I am drinking coffee this morning and eating my oatmeal without honey, the sky is beautiful. The Icon Christ looks down on me with sad eyes and out in the woods, a bird cries.

Friday, March 23, 2012

St. Joseph

The feast of St. Joseph on Monday gave us a much needed break from Lenten fasting. I had cream in my coffee and beer late at night. I always feel as though St. Joseph must have been a bit exhausted, being the only imperfect member of the Holy Family, and now, as the patron of nearly everything, he is equally exhausted. We even ask him for help finding the things we’ve lost, as St. Anthony can’t be trusted not to hide them himself. St. Joseph doesn’t have time for games like that, though he sometimes gets distracted. When we want something particular, we tuck a note behind his icon, so the reminder is always there.


On his day, Petka and I gave him a special place at the table, and a candle all his own. Petka tasted a corner of his icon and waved to him while I prayed; the sun shone down through the dome. I put out new candles around the house and realized later that they were all bright red - a good color for luck, for new life, and long, happy days

Wednesday, February 29, 2012

St. Cassian the Unmerciful


The leap-day is an unlucky day. It is the feast of St. Cassian, whose evil-eye can look out on the world today, withering what he sees. In one story, it is said St. Cassian was given the leap-day as a punishment for failing to help a peasant whose cart had turned over in the mud. Cassian, unmerciful, had passed him by, unwilling to dirty himself by helping the poor man. St. Nikolas, always compassionate, came by later to save the peasant, thereby earning himself two feast days in the Russian calendar, while Cassian was punished with only one every four years.

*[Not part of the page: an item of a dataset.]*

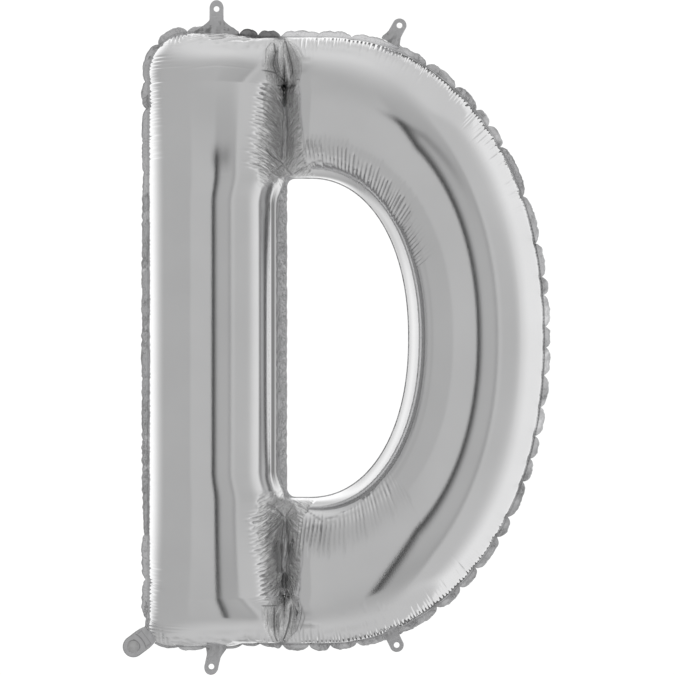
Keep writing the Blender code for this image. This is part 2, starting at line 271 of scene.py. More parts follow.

St. Cassian - unmerciful, is not a Saint to pray to, so much as an entity to fear. His day is dangerous. We went out anyway, but I wrapped Petka in red and gold to keep out his eye, and I wore my red seeds to distract him. When the sun sets, his eyes will lower once again, unable to see and harm for another four years, unless some resentful one asks his intercession, to sour milk or darken the sky.